Sur le plan socio-linguistique, la LSF est inscrite dans un rapport de domination avec la langue française. Les langues des signes sont des signes de l’oralité, qui n’ont pas d’écriture, mais il y a une scripturalité possible. la langue des signes-vidéo est utilisée comme un équivalent de l’écrit de la LSF.

Les sourds entretiennent un rapport conflictuel avec l’écrit du français. 60% à,90% des sourds seraient illettrés. Les émthodes de lecture écriture ne sont pas adaptées aux sourds, par exemple.

Le bilinguisme peut être envisagé comme la capacité à utiliser au moins deux langues ou dialectes dans la vie de tous les jours, avec des compétences différents.

Le bilinguisme sourd est caractérisé par la différence de modalités entre les deux langues impliquées et la le fait que les sourds ne peuvent pas avoir naturellement au français oral. C’est donc un bilinguisme bimodal (ses modalités sont visuo-gestuelle et orale), mais il y a autant de bilinguismes sourds que de personnes sourdes, selon les aptitudes de chacun. C’est dû à des facteurs familiaux (les parents sont-ils sourds ou entendants ?), la scolarité (scolarité oraliste, bilingue ?), la fréquentation de la communauté sourde. Les degrés de maîtrise varient en fonction de ces facteurs.

D’un point de vue législatif, le bilinguisme est un résultat des combats des parents. Il faut attendre les années 70_80 pour voir la fin de la proscription de l’utilisation de la LSF dans les classes par le ministère de la santé. En 1998, le rapport Gillot a émis 115 propositions qui ont fait avancer la situation des enfants sourds.En 2005, la LSF a été officiellement reconnue comme langue. En 2007 sont apparus les premiers bulletins officiels de l’enseignement de la LSF, et la création de la LFS au bac. En en 2009, un CAPES LSF a été créé.

Ainsi, jusqu’en 2005, le concept du bilinguisme dans le champ scolaire était flou et mal défini. Jusque-là, on ne savait pas quelle était la place de la LSF (langue 1, langue 2 ?), quel en était le temps d’enseignement, y avait-il obligation de la langue française dans sa modalité vocale ? Dans beaucoup d’écoles, la langue des signes a été instrumentalisée mais pas utilisée comme langue d’enseignement. En 1998, seulement 5% des sourds avaient accès à un enseignement bilingue, et le nombre d’écoles bilingues n’augmente pas vraiment.

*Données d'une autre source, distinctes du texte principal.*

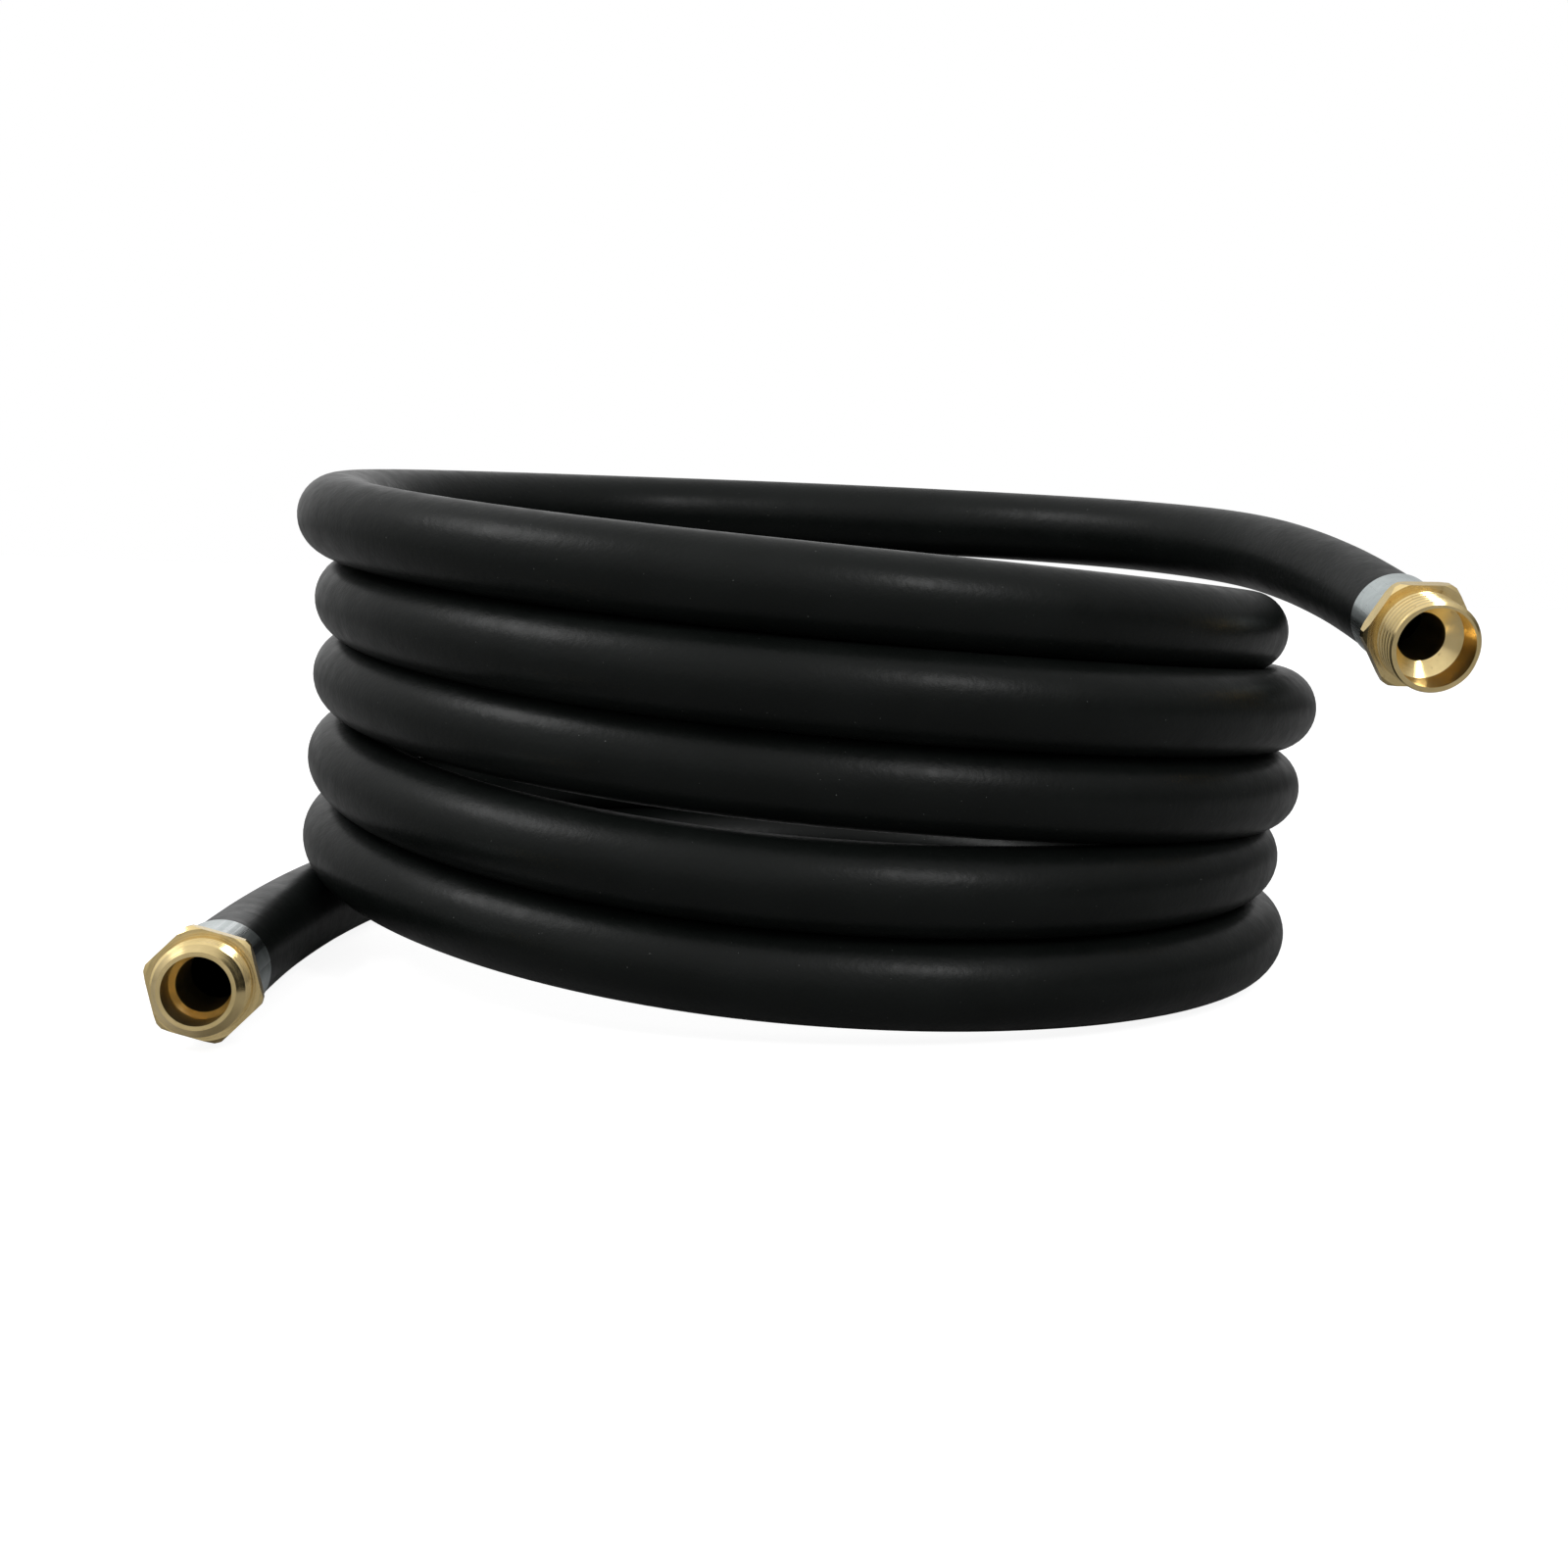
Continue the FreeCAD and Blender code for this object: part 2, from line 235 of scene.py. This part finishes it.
def new_material(name):
    material = bpy.data.materials.new(name)
    material.use_nodes = True
    tree = material.node_tree
    shader = tree.nodes["Principled BSDF"]
    where = tree.nodes.new("ShaderNodeTexCoord")
    return material, tree, shader, where.outputs["Object"]


def add_noise(tree, where, scale, detail, roughness):
    noise = tree.nodes.new("ShaderNodeTexNoise")
    noise.inputs["Scale"].default_value = scale
    noise.inputs["Detail"].default_value = detail
    noise.inputs["Roughness"].default_value = roughness
    tree.links.new(where, noise.inputs["Vector"])
    return noise.outputs["Fac"]


def add_ramp(tree, value, low, high, at_low, at_high):
    """From one colour to another between two levels of value; a grey is given as one number."""
    ramp = tree.nodes.new("ShaderNodeValToRGB")
    stops = ((low, at_low), (high, at_high))
    for element, (level, colour) in zip(ramp.color_ramp.elements, stops):
        element.position = level
        element.color = (*colour, 1) if isinstance(colour, tuple) else (colour, colour, colour, 1)
    tree.links.new(value, ramp.inputs["Fac"])
    return ramp.outputs["Color"]


def add_bump(tree, value, strength, distance, below=None):
    bump = tree.nodes.new("ShaderNodeBump")
    bump.inputs["Strength"].default_value = strength
    bump.inputs["Distance"].default_value = distance
    tree.links.new(value, bump.inputs["Height"])
    if below:
        tree.links.new(below, bump.inputs["Normal"])
    return bump.outputs["Normal"]


def add_mix(tree, amount, first, second):
    """Between a colour from another node and a fixed one."""
    mix = tree.nodes.new("ShaderNodeMix")
    mix.data_type = "RGBA"
    tree.links.new(amount, mix.inputs["Factor"])
    tree.links.new(first, mix.inputs[6])
    mix.inputs[7].default_value = (*second, 1)
    return mix.outputs[2]


def add_vector_math(tree, operation, vector, fixed, result="Vector"):
    node = tree.nodes.new("ShaderNodeVectorMath")
    node.operation = operation
    tree.links.new(vector, node.inputs[0])
    node.inputs[1].default_value = fixed
    return node.outputs[result]


def add_sum(tree, first, second):
    """Of two values; first may be a plain number."""
    node = tree.nodes.new("ShaderNodeMath")
    if isinstance(first, float):
        node.inputs[0].default_value = first
    else:
        tree.links.new(first, node.inputs[0])
    tree.links.new(second, node.inputs[1])
    return node.outputs["Value"]


def add_range(tree, value, low, high, at_low, at_high):
    """A straight slope between two places, level outside them."""
    node = tree.nodes.new("ShaderNodeMapRange")
    node.inputs["From Min"].default_value = low
    node.inputs["From Max"].default_value = high
    node.inputs["To Min"].default_value = at_low
    node.inputs["To Max"].default_value = at_high
    tree.links.new(value, node.inputs["Value"])
    return node.outputs["Result"]


def add_product(tree, first, second):
    node = tree.nodes.new("ShaderNodeMath")
    node.operation = "MULTIPLY"
    tree.links.new(first, node.inputs[0])
    tree.links.new(second, node.inputs[1])
    return node.outputs["Value"]


def add_camera_mix(tree, unseen, seen):
    """The number seen where the camera looks straight at it, and the value unseen elsewhere."""
    ray = tree.nodes.new("ShaderNodeLightPath")
    mix = tree.nodes.new("ShaderNodeMix")
    tree.links.new(ray.outputs["Is Camera Ray"], mix.inputs["Factor"])
    mix.inputs["A"].default_value = 0.0
    if unseen:
        tree.links.new(unseen, mix.inputs["A"])
    mix.inputs["B"].default_value = seen
    return mix.outputs["Result"]


def rubber_material():
    """Smooth black rubber, faintly mottled, with fine dust."""
    material, tree, shader, where = new_material("black_rubber")
    blotches = add_noise(tree, where, scale=28, detail=4, roughness=0.6)
    body = add_ramp(tree, blotches, 0.3, 0.7, RUBBER_DARK, RUBBER_PALE)
    specks = add_noise(tree, where, scale=1300, detail=1, roughness=0.5)
    dust = add_ramp(tree, specks, 0.79, 0.83, 0.0, 1.0)
    tree.links.new(add_mix(tree, dust, body, DUST), shader.inputs["Base Color"])
    wear = add_noise(tree, where, scale=150, detail=4, roughness=0.65)
    tree.links.new(add_ramp(tree, wear, 0.3, 0.7, 0.31, 0.42), shader.inputs["Roughness"])
    waves = add_noise(tree, where, scale=70, detail=3, roughness=0.5)
    grain = add_noise(tree, where, scale=600, detail=2, roughness=0.6)
    soft = add_bump(tree, waves, strength=0.2, distance=0.0009)
    fine = add_bump(tree, grain, strength=0.25, distance=0.00028, below=soft)
    tree.links.new(fine, shader.inputs["Normal"])
    shader.inputs["Specular IOR Level"].default_value = 0.12
    return material


def lathe_marks(tree, where, end, aim):
    """Of a spot near a coupling: how far along its axis, how far out, the way out and the way round."""
    offset = add_vector_math(tree, "SUBTRACT", where, place(end))
    axis = aim_vector(aim)
    along = add_vector_math(tree, "DOT_PRODUCT", offset, axis, "Value")
    scaled = tree.nodes.new("ShaderNodeVectorMath")
    scaled.operation = "SCALE"
    scaled.inputs[0].default_value = axis
    tree.links.new(along, scaled.inputs["Scale"])
    outward = tree.nodes.new("ShaderNodeVectorMath")
    outward.operation = "SUBTRACT"
    tree.links.new(offset, outward.inputs[0])
    tree.links.new(scaled.outputs["Vector"], outward.inputs[1])
    out = tree.nodes.new("ShaderNodeVectorMath")
    out.operation = "LENGTH"
    tree.links.new(outward.outputs["Vector"], out.inputs[0])
    round_ = add_vector_math(tree, "CROSS_PRODUCT", offset, axis)
    return along, out.outputs["Value"], outward.outputs["Vector"], round_


def thread_valley_shade(tree, along, out, thread):
    """Painted shade in the thread's valleys: 1 at the bottom of a groove, 0 on its crests."""
    valley, crest, reach = (length * 0.001 for length in thread)
    blur = 0.0003                       # metres
    low = add_range(tree, out, valley, crest - blur, 1.0, 0.0)
    outside = add_range(tree, out, valley - blur, valley - 0.0002, 0.0, 1.0)    # not the bore
    behind_tip = add_range(tree, along, reach, reach + blur, 1.0, 0.0)
    return add_product(tree, add_product(tree, low, outside), behind_tip)


def brass_material(side, end, aim, thread):
    """Turned brass: warm, with fine lathe rings, an uneven polish and painted shade in the thread's
    valleys.
    """
    material, tree, shader, where = new_material("turned_brass_" + side)
    shader.inputs["Metallic"].default_value = 1.0
    along, out, _, round_ = lathe_marks(tree, where, end, aim)
    rings = tree.nodes.new("ShaderNodeTexNoise")
    rings.noise_dimensions = "1D"
    rings.inputs["Scale"].default_value = 1800
    rings.inputs["Detail"].default_value = 3
    tree.links.new(add_sum(tree, along, out), rings.inputs["W"])
    tone = add_noise(tree, where, scale=110, detail=4, roughness=0.6)
    polish = add_ramp(tree, tone, 0.3, 0.7, BRASS_DARK, BRASS_BRIGHT)
    tarnish = add_noise(tree, where, scale=420, detail=3, roughness=0.6)
    spots = add_ramp(tree, tarnish, 0.62, 0.75, 0.0, 0.5)
    spotted = add_mix(tree, spots, polish, BRASS_SPOT)
    # painted shade: the thread's valleys are darkened in the base colour
    valley_shade = thread_valley_shade(tree, along, out, thread)
    tree.links.new(add_mix(tree, valley_shade, spotted, THREAD_VALLEY_SHADE), shader.inputs["Base Color"])
    rough = add_ramp(tree, rings.outputs["Fac"], 0.3, 0.7, 0.16, 0.26)
    tree.links.new(rough, shader.inputs["Roughness"])
    normal = add_bump(tree, rings.outputs["Fac"], strength=0.14, distance=0.00012)
    tree.links.new(normal, shader.inputs["Normal"])
    shader.inputs["Anisotropic"].default_value = 0.75
    shader.inputs["Anisotropic Rotation"].default_value = 0.25
    tree.links.new(round_, shader.inputs["Tangent"])
    return material


def zinc_material(side, end, aim):
    """Dull zinc plate with streaks along the sleeve and small scuffs."""
    material, tree, shader, where = new_material("zinc_plate_" + side)
    shader.inputs["Metallic"].default_value = 1.0
    _, _, outward, _ = lathe_marks(tree, where, end, aim)
    streaks = add_noise(tree, outward, scale=520, detail=3, roughness=0.6)
    tone = add_noise(tree, where, scale=120, detail=5, roughness=0.65)
    colour = add_ramp(tree, tone, 0.3, 0.7, ZINC_DARK, ZINC_PALE)
    wear = add_noise(tree, where, scale=700, detail=4, roughness=0.7)
    scuffs = add_ramp(tree, wear, 0.63, 0.72, 0.0, 0.75)
    tree.links.new(add_mix(tree, scuffs, colour, ZINC_SCUFF), shader.inputs["Base Color"])
    tree.links.new(add_ramp(tree, streaks, 0.3, 0.7, 0.22, 0.42), shader.inputs["Roughness"])
    normal = add_bump(tree, streaks, strength=0.12, distance=0.0001)
    tree.links.new(normal, shader.inputs["Normal"])
    return material


def floor_material():
    """A light table: white where the camera sees it, grey for light and reflections."""
    material, tree, shader, _ = new_material("white_floor")
    shader.inputs["Base Color"].default_value = (FLOOR_GREY, FLOOR_GREY, FLOOR_GREY, 1)
    shader.inputs["Roughness"].default_value = 0.8
    shader.inputs["Specular IOR Level"].default_value = 0.1
    shader.inputs["Emission Color"].default_value = (*WHITE, 1)
    glow = add_camera_mix(tree, None, FLOOR_GLOW)
    tree.links.new(glow, shader.inputs["Emission Strength"])
    return material


def dress(node, material):
    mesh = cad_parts[node].data
    mesh.materials.clear()
    mesh.materials.append(material)


# ---------------------------------------------------------------- floor and light

def make_floor():
    bpy.ops.mesh.primitive_plane_add(size=FLOOR_SIDE, location=(0, 0, -FLOOR_DROP))
    floor = bpy.context.object
    floor.name = "floor"
    floor.data.materials.append(floor_material())


def make_light(name, at, size, power):
    data = bpy.data.lights.new(name, "AREA")
    data.shape = "RECTANGLE"
    data.size = size[0]
    data.size_y = size[1]
    data.energy = power
    light = bpy.data.objects.new(name, data)
    bpy.context.scene.collection.objects.link(light)
    light.location = at
    light.rotation_euler = (Vector(LIGHTS_LOOK_AT) - Vector(at)).to_track_quat("-Z", "Y").to_euler()


def make_world():
    """White to the camera. It lights the object from all round, unevenly as STUDIO says."""
    world = bpy.data.worlds.new("studio")
    world.use_nodes = True
    bpy.context.scene.world = world
    tree = world.node_tree
    where = tree.nodes.new("ShaderNodeTexCoord")
    glow = SIDE_GLOW
    for direction, start, extra in STUDIO:
        facing = add_vector_math(tree, "DOT_PRODUCT", where.outputs["Generated"], direction, "Value")
        glow = add_sum(tree, glow, add_range(tree, facing, start, 1.0, 0.0, extra))
    tree.links.new(add_camera_mix(tree, glow, 1.0), tree.nodes["Background"].inputs["Strength"])
    tree.nodes["Background"].inputs["Color"].default_value = (*WHITE, 1)


# ---------------------------------------------------------------- building

make_camera()
hose = make_hose()
hose.data.materials.append(rubber_material())

for side, end, aim, thread in (
    ("top", TOP_END, TOP_AIM, TOP_THREAD),
    ("bottom", BOTTOM_END, BOTTOM_AIM, BOTTOM_THREAD),
):
    dress(side + "_coupling", brass_material(side, end, aim, thread))
    dress(side + "_ferrule", zinc_material(side, end, aim))

make_floor()
make_world()
for name, (at, size, power) in LIGHTS.items():
    make_light(name, at, size, power)
bpy.context.scene.view_settings.view_transform = "Standard"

Les interprètes sont des professionnels formés, qui font le pont entre les deux langues et les deux communautés. La traduction, c’est comprendre, déverbaliser et ré-exprimer. C’est cognitivement complexe : il faut visualiser le message, se baser sur le sens pour traduire. En classe, l’interprète traduit le discours des enseignants et des élèves. Il n’a pas de mission pédagogique, mais travaille étroitement avec l’enseignant. Cela pose un premier problème : si les sujets sont techniques ou spécifiques, si l’interprète n’est pas spécialiste des maths, par exemple, il ne comprend peut-être pas tout ou ne peut pas restituer. Des mots comme “fractale” ou “probabilité” peuvent poser difficulté. Si un problème écrit est posé, l’élève risque d’être en difficulté ; l’interprète doit-il traduire l’énoncé ? A quel point ? Et c’est vrai aussi pour les examens. D’autre part, il est difficile pour les interprètes de traduire ce qui se dit en classe alors qu’il y a aussi des écrits en route. Les interprètes sont obligés de choisir ce qu’ils vont traduire ou non.

Pour leur enseigner, il faut comprendre les élèves sourds. Un élève sourd n’est pas un élève entendant qui n’entend pas. Il a une manière spécifique d’appréhender le monde, une identité particulière. Il devrait y avoir une pédagogie différenciée, sans quoi on risque des malentendus culturels.